Rows from an object dataset
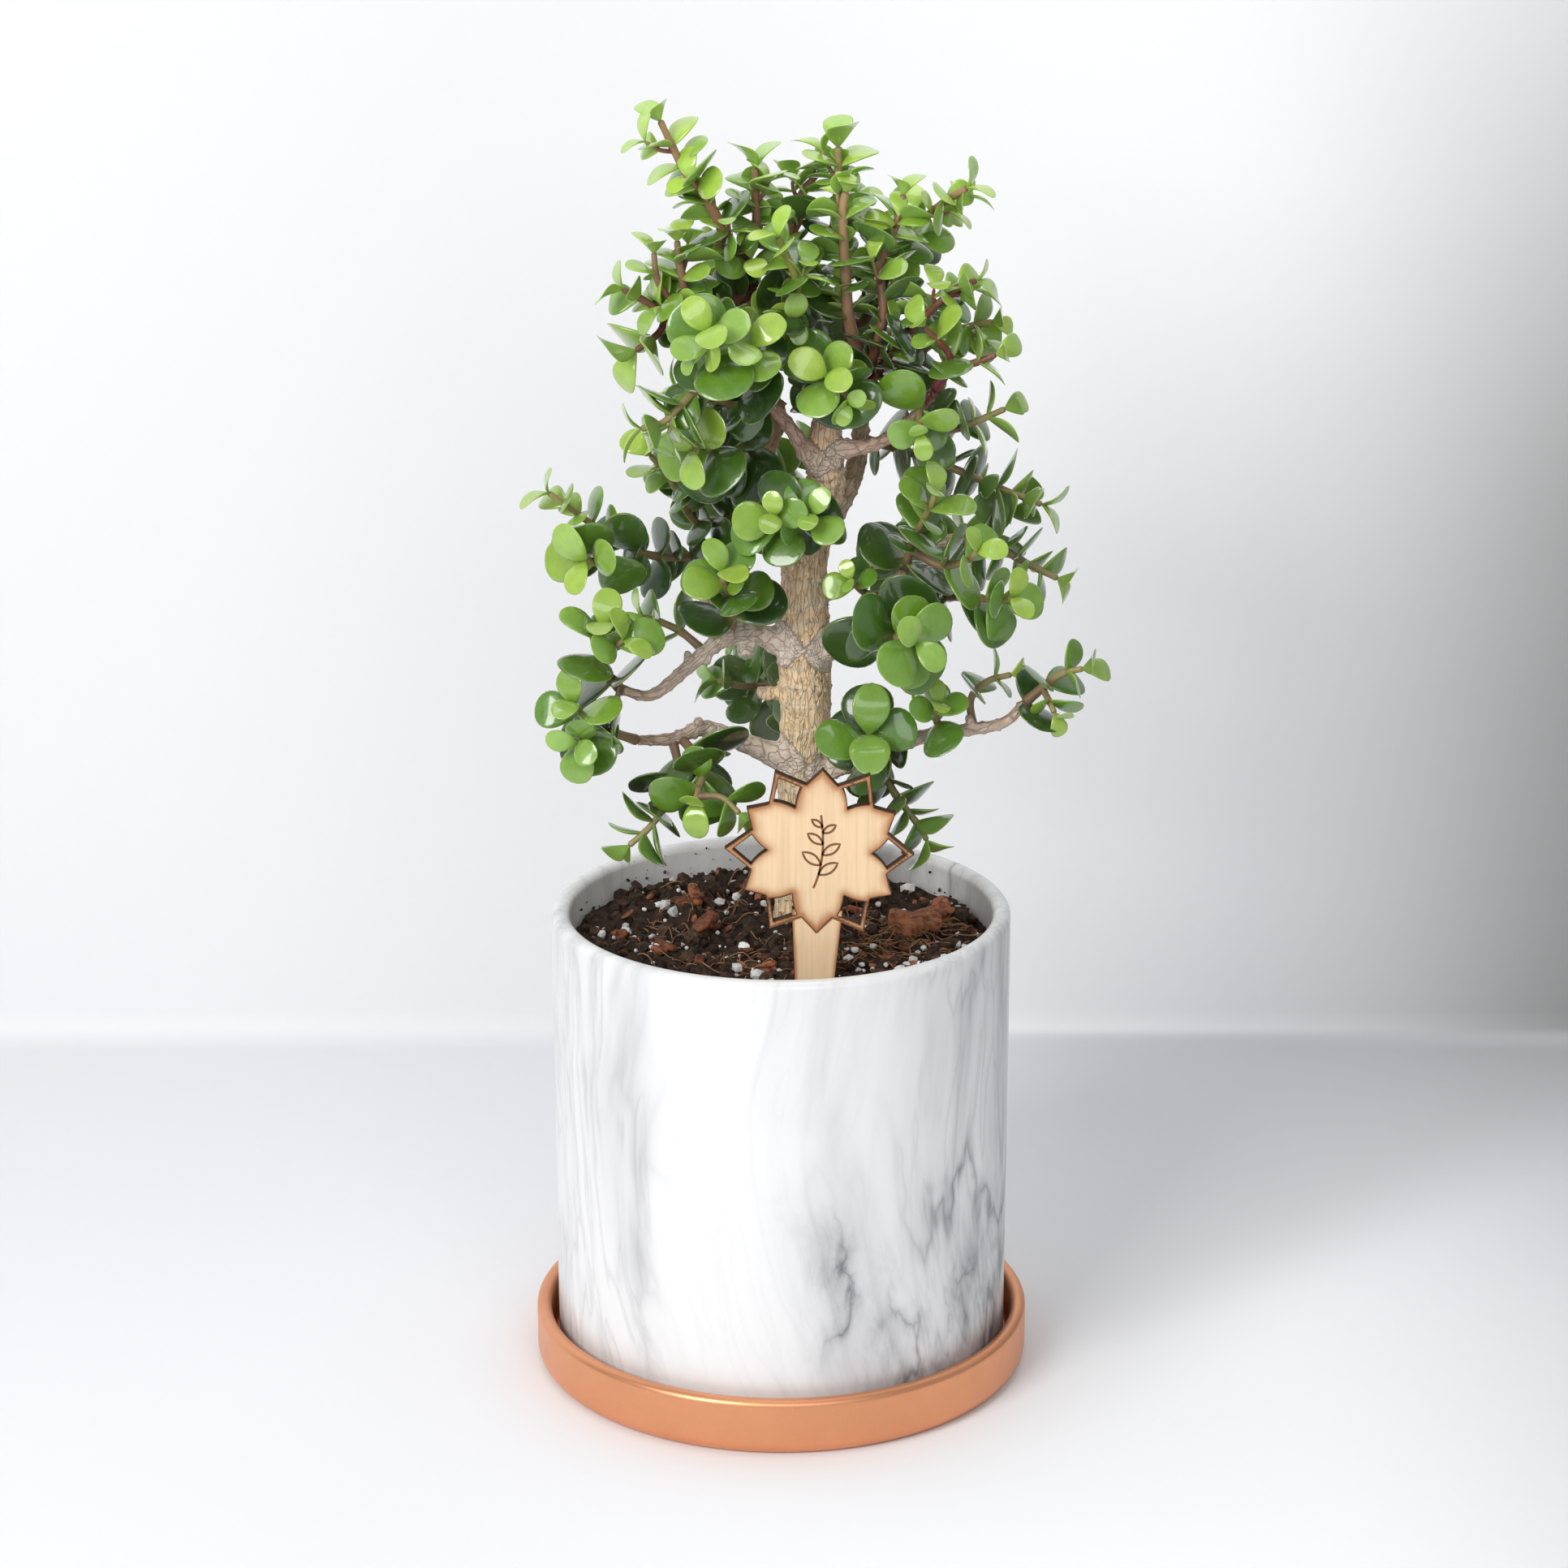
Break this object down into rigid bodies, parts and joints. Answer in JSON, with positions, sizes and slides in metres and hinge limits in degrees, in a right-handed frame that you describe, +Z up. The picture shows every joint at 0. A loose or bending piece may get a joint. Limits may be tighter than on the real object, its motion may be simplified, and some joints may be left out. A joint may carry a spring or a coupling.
{
  "type": "potted dwarf jade plant",
  "caption": "Dwarf jade plant grown as a small tree in a marbled cylinder pot on a copper saucer, with a wooden flower-shaped pick in the soil.",
  "frame": {"origin": "centre of the saucer's underside, on the surface it stands on, on the axis of the pot and saucer", "axes": "+Z up along the pot's axis, -Y towards the front, where the pick faces, +X to the viewer's right"},
  "size_m": [0.1876, 0.1887, 0.4209],
  "materials": {
    "marbled_glaze": "satin white glaze with soft grey marble veins",
    "copper_glaze": "satin copper metallic coating",
    "potting_soil": "loose dark potting mix with white perlite and bark",
    "bark_chip": "rough orange-brown bark and coir",
    "birch_plywood": "raw birch plywood with scorched laser-cut edges",
    "bark": "grey-brown fissured bark with pale node rings, olive near the soil",
    "leaves_and_green_stems": "waxy succulent leaves, bright at the tips and darker below, on olive to maroon stems"
  },
  "bodies": {
    "root": {"bark_chip": "bark_chip", "leader_left": "bark", "leader_rear": "bark", "limb_left_low": "bark", "limb_left_mid": "bark", "limb_rear_high": "bark", "limb_right_low": "bark", "limb_right_mid": "bark", "limb_right_rear": "bark", "limb_right_upper": "bark", "limb_upper_left": "bark", "plant_pick": "birch_plywood", "pot": "marbled_glaze", "saucer": "copper_glaze", "shoot_crown_front": "leaves_and_green_stems", "shoot_crown_middle": "leaves_and_green_stems", "shoot_far_left": "leaves_and_green_stems", "shoot_front_centre": "leaves_and_green_stems", "shoot_front_left": "leaves_and_green_stems", "shoot_front_left_low": "leaves_and_green_stems", "shoot_front_olive": "leaves_and_green_stems", "shoot_hanging_left": "leaves_and_green_stems", "shoot_hanging_left_low": "leaves_and_green_stems", "shoot_hanging_right": "leaves_and_green_stems", "shoot_left_green": "leaves_and_green_stems", "shoot_left_leader_back": "leaves_and_green_stems", "shoot_left_leader_side": "leaves_and_green_stems", "shoot_left_mid_side": "leaves_and_green_stems", "shoot_left_mid_top": "leaves_and_green_stems", "shoot_left_rosette_low": "leaves_and_green_stems", "shoot_left_rosette_top": "leaves_and_green_stems", "shoot_left_tips": "leaves_and_green_stems", "shoot_left_upper": "leaves_and_green_stems", "shoot_rear_crown": "leaves_and_green_stems", "shoot_rear_crown_left": "leaves_and_green_stems", "shoot_rear_high": "leaves_and_green_stems", "shoot_rear_low": "leaves_and_green_stems", "shoot_rear_right": "leaves_and_green_stems", "shoot_right_1": "leaves_and_green_stems", "shoot_right_2": "leaves_and_green_stems", "shoot_right_3": "leaves_and_green_stems", "shoot_right_4": "leaves_and_green_stems", "shoot_right_drop": "leaves_and_green_stems", "shoot_right_front": "leaves_and_green_stems", "shoot_right_low_small": "leaves_and_green_stems", "shoot_right_low_tip": "leaves_and_green_stems", "shoot_right_low_twig": "leaves_and_green_stems", "shoot_right_outer": "leaves_and_green_stems", "shoot_right_pair": "leaves_and_green_stems", "shoot_right_rear_1": "leaves_and_green_stems", "shoot_right_rear_2": "leaves_and_green_stems", "shoot_right_rosette": "leaves_and_green_stems", "shoot_small_rosette": "leaves_and_green_stems", "shoot_top_centre": "leaves_and_green_stems", "shoot_top_centre_rear": "leaves_and_green_stems", "shoot_top_left": "leaves_and_green_stems", "shoot_top_right": "leaves_and_green_stems", "shoot_top_right_outer": "leaves_and_green_stems", "soil": "potting_soil", "trunk": "bark"}
  },
  "joints": []
}
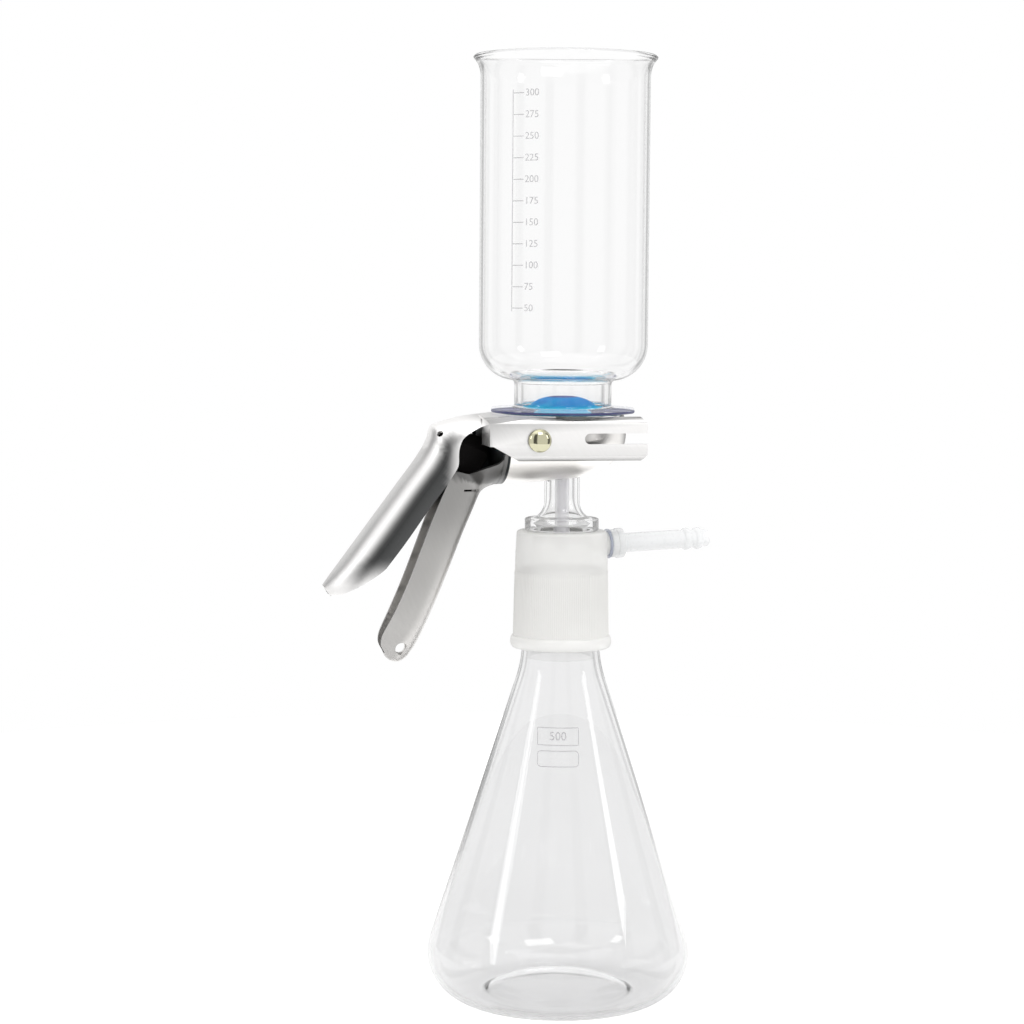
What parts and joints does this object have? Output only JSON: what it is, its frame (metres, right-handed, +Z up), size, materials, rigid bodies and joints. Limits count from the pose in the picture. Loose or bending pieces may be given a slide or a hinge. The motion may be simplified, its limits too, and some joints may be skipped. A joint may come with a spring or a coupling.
{
  "type": "vacuum filtration unit",
  "caption": "Glass vacuum filtration unit: graduated funnel over a domed filter and glass base, held by a spring clamp, on a capped conical flask with a hose arm.",
  "frame": {"origin": "middle of the whole outline, on the plane that the flask stands on; the glass axis is 17 mm along +X from it", "axes": "+Z up along the glass axis, the hose arm towards +X and a little +Y, the clamp's handles towards -X and a little -Y"},
  "size_m": [0.1558, 0.1066, 0.3794],
  "materials": {
    "glass": "clear, fire polished",
    "frosted_glass": "frosted",
    "sintered_glass": "sintered, matt white",
    "pale_tube": "translucent, smooth",
    "blue_filter": "satin",
    "clear_rubber": "soft, translucent",
    "dark_rubber": "matt",
    "translucent_plastic": "translucent, moulded",
    "satin_aluminium": "satin, anodised",
    "rivet_metal": "polished, nickel tint",
    "spring_steel": "dark, oil blackened"
  },
  "bodies": {
    "unit": {"flask": "glass", "joint_cap": "frosted_glass", "cap_seal": "clear_rubber", "filter_base": "glass", "drip_tube": "pale_tube", "frit_disc": "sintered_glass", "filter_disc": "blue_filter", "funnel": "glass", "port_seal": "dark_rubber", "port_nut": "translucent_plastic", "hose_barb": "translucent_plastic", "upper_arm": "satin_aluminium", "handle_spring": "spring_steel", "pivot_rivet_front": "rivet_metal", "pivot_rivet_rear": "rivet_metal", "pivot_washer_front": "satin_aluminium", "pivot_washer_rear": "satin_aluminium"},
    "lower_lever": {"lower_arm": "satin_aluminium"}
  },
  "joints": [
    {"name": "clamp_squeeze", "type": "hinge", "parent": "unit", "child": "lower_lever", "pos_m": [0.00208, -0.0029, 0.2286], "axis": [-0.1908, 0.9816, 0], "range_deg": [0, 14], "stiffness_Nm_per_rad": 0.5, "springref_deg": -34.38, "deforming": ["handle_spring"]}
  ]
}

AIM
Reproduce each record shown above without altering a single word.

FULL ANSWER
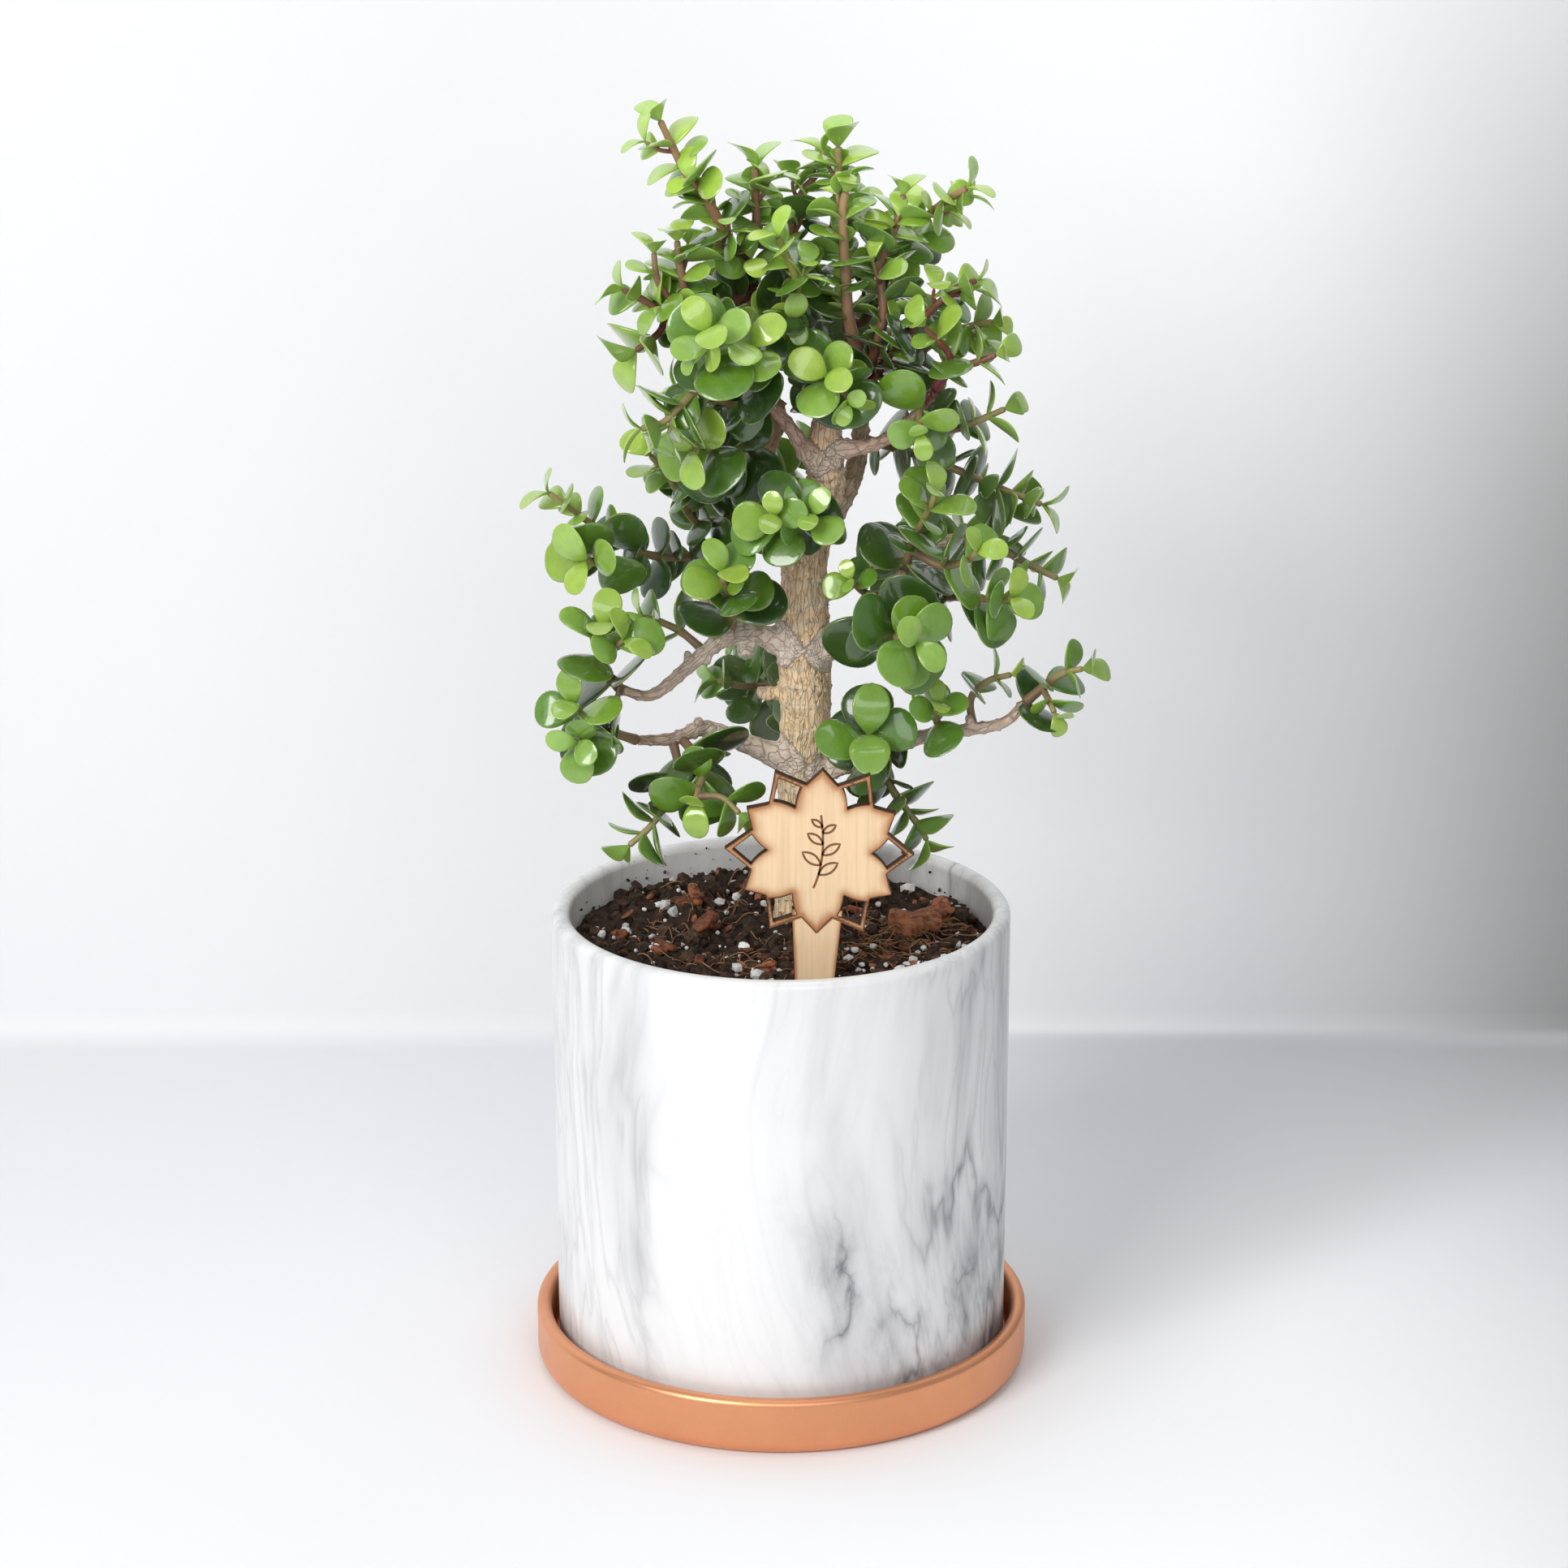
Break this object down into rigid bodies, parts and joints. Answer in JSON, with positions, sizes and slides in metres and hinge limits in degrees, in a right-handed frame that you describe, +Z up. The picture shows every joint at 0. A loose or bending piece may get a joint. Limits may be tighter than on the real object, its motion may be simplified, and some joints may be left out. A joint may carry a spring or a coupling.
{
  "type": "potted dwarf jade plant",
  "caption": "Dwarf jade plant grown as a small tree in a marbled cylinder pot on a copper saucer, with a wooden flower-shaped pick in the soil.",
  "frame": {"origin": "centre of the saucer's underside, on the surface it stands on, on the axis of the pot and saucer", "axes": "+Z up along the pot's axis, -Y towards the front, where the pick faces, +X to the viewer's right"},
  "size_m": [0.1876, 0.1887, 0.4209],
  "materials": {
    "marbled_glaze": "satin white glaze with soft grey marble veins",
    "copper_glaze": "satin copper metallic coating",
    "potting_soil": "loose dark potting mix with white perlite and bark",
    "bark_chip": "rough orange-brown bark and coir",
    "birch_plywood": "raw birch plywood with scorched laser-cut edges",
    "bark": "grey-brown fissured bark with pale node rings, olive near the soil",
    "leaves_and_green_stems": "waxy succulent leaves, bright at the tips and darker below, on olive to maroon stems"
  },
  "bodies": {
    "root": {"bark_chip": "bark_chip", "leader_left": "bark", "leader_rear": "bark", "limb_left_low": "bark", "limb_left_mid": "bark", "limb_rear_high": "bark", "limb_right_low": "bark", "limb_right_mid": "bark", "limb_right_rear": "bark", "limb_right_upper": "bark", "limb_upper_left": "bark", "plant_pick": "birch_plywood", "pot": "marbled_glaze", "saucer": "copper_glaze", "shoot_crown_front": "leaves_and_green_stems", "shoot_crown_middle": "leaves_and_green_stems", "shoot_far_left": "leaves_and_green_stems", "shoot_front_centre": "leaves_and_green_stems", "shoot_front_left": "leaves_and_green_stems", "shoot_front_left_low": "leaves_and_green_stems", "shoot_front_olive": "leaves_and_green_stems", "shoot_hanging_left": "leaves_and_green_stems", "shoot_hanging_left_low": "leaves_and_green_stems", "shoot_hanging_right": "leaves_and_green_stems", "shoot_left_green": "leaves_and_green_stems", "shoot_left_leader_back": "leaves_and_green_stems", "shoot_left_leader_side": "leaves_and_green_stems", "shoot_left_mid_side": "leaves_and_green_stems", "shoot_left_mid_top": "leaves_and_green_stems", "shoot_left_rosette_low": "leaves_and_green_stems", "shoot_left_rosette_top": "leaves_and_green_stems", "shoot_left_tips": "leaves_and_green_stems", "shoot_left_upper": "leaves_and_green_stems", "shoot_rear_crown": "leaves_and_green_stems", "shoot_rear_crown_left": "leaves_and_green_stems", "shoot_rear_high": "leaves_and_green_stems", "shoot_rear_low": "leaves_and_green_stems", "shoot_rear_right": "leaves_and_green_stems", "shoot_right_1": "leaves_and_green_stems", "shoot_right_2": "leaves_and_green_stems", "shoot_right_3": "leaves_and_green_stems", "shoot_right_4": "leaves_and_green_stems", "shoot_right_drop": "leaves_and_green_stems", "shoot_right_front": "leaves_and_green_stems", "shoot_right_low_small": "leaves_and_green_stems", "shoot_right_low_tip": "leaves_and_green_stems", "shoot_right_low_twig": "leaves_and_green_stems", "shoot_right_outer": "leaves_and_green_stems", "shoot_right_pair": "leaves_and_green_stems", "shoot_right_rear_1": "leaves_and_green_stems", "shoot_right_rear_2": "leaves_and_green_stems", "shoot_right_rosette": "leaves_and_green_stems", "shoot_small_rosette": "leaves_and_green_stems", "shoot_top_centre": "leaves_and_green_stems", "shoot_top_centre_rear": "leaves_and_green_stems", "shoot_top_left": "leaves_and_green_stems", "shoot_top_right": "leaves_and_green_stems", "shoot_top_right_outer": "leaves_and_green_stems", "soil": "potting_soil", "trunk": "bark"}
  },
  "joints": []
}
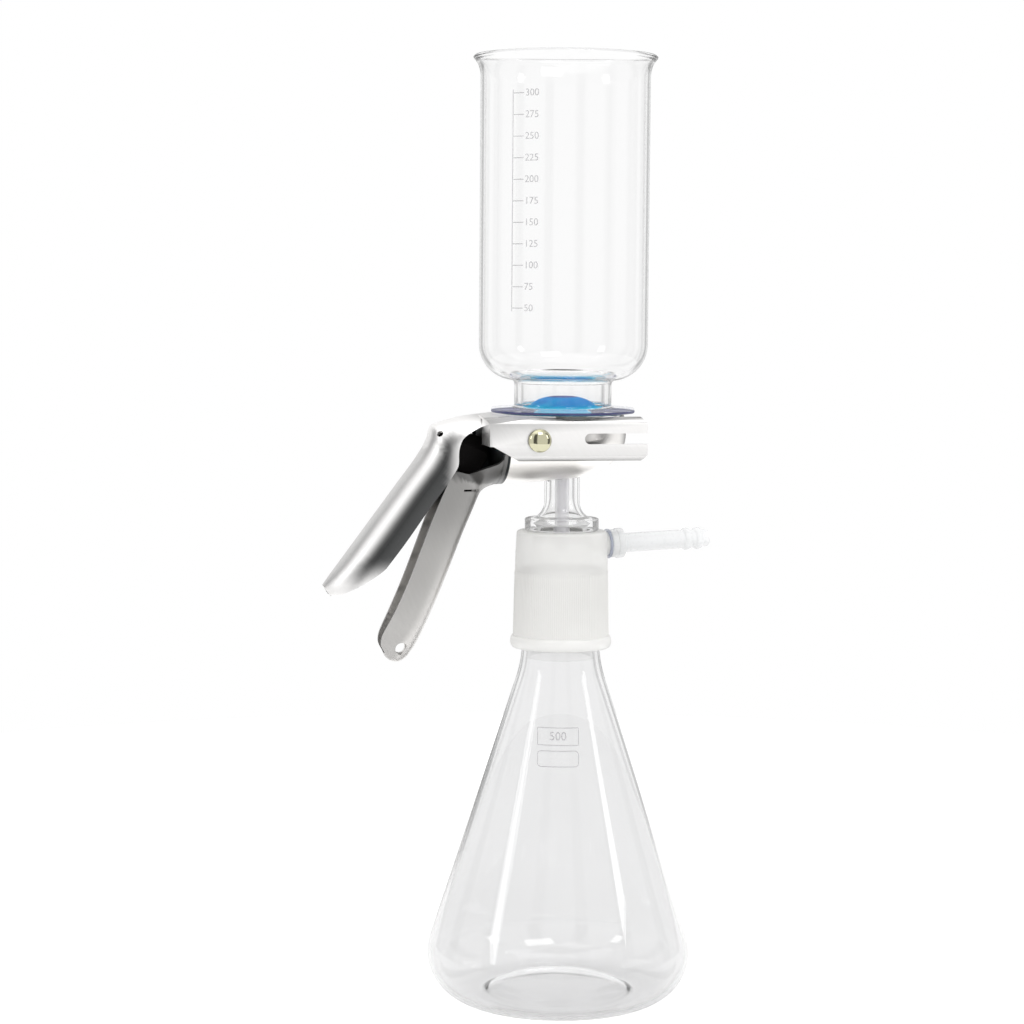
What parts and joints does this object have? Output only JSON: what it is, its frame (metres, right-handed, +Z up), size, materials, rigid bodies and joints. Limits count from the pose in the picture. Loose or bending pieces may be given a slide or a hinge. The motion may be simplified, its limits too, and some joints may be skipped. A joint may come with a spring or a coupling.
{
  "type": "vacuum filtration unit",
  "caption": "Glass vacuum filtration unit: graduated funnel over a domed filter and glass base, held by a spring clamp, on a capped conical flask with a hose arm.",
  "frame": {"origin": "middle of the whole outline, on the plane that the flask stands on; the glass axis is 17 mm along +X from it", "axes": "+Z up along the glass axis, the hose arm towards +X and a little +Y, the clamp's handles towards -X and a little -Y"},
  "size_m": [0.1558, 0.1066, 0.3794],
  "materials": {
    "glass": "clear, fire polished",
    "frosted_glass": "frosted",
    "sintered_glass": "sintered, matt white",
    "pale_tube": "translucent, smooth",
    "blue_filter": "satin",
    "clear_rubber": "soft, translucent",
    "dark_rubber": "matt",
    "translucent_plastic": "translucent, moulded",
    "satin_aluminium": "satin, anodised",
    "rivet_metal": "polished, nickel tint",
    "spring_steel": "dark, oil blackened"
  },
  "bodies": {
    "unit": {"flask": "glass", "joint_cap": "frosted_glass", "cap_seal": "clear_rubber", "filter_base": "glass", "drip_tube": "pale_tube", "frit_disc": "sintered_glass", "filter_disc": "blue_filter", "funnel": "glass", "port_seal": "dark_rubber", "port_nut": "translucent_plastic", "hose_barb": "translucent_plastic", "upper_arm": "satin_aluminium", "handle_spring": "spring_steel", "pivot_rivet_front": "rivet_metal", "pivot_rivet_rear": "rivet_metal", "pivot_washer_front": "satin_aluminium", "pivot_washer_rear": "satin_aluminium"},
    "lower_lever": {"lower_arm": "satin_aluminium"}
  },
  "joints": [
    {"name": "clamp_squeeze", "type": "hinge", "parent": "unit", "child": "lower_lever", "pos_m": [0.00208, -0.0029, 0.2286], "axis": [-0.1908, 0.9816, 0], "range_deg": [0, 14], "stiffness_Nm_per_rad": 0.5, "springref_deg": -34.38, "deforming": ["handle_spring"]}
  ]
}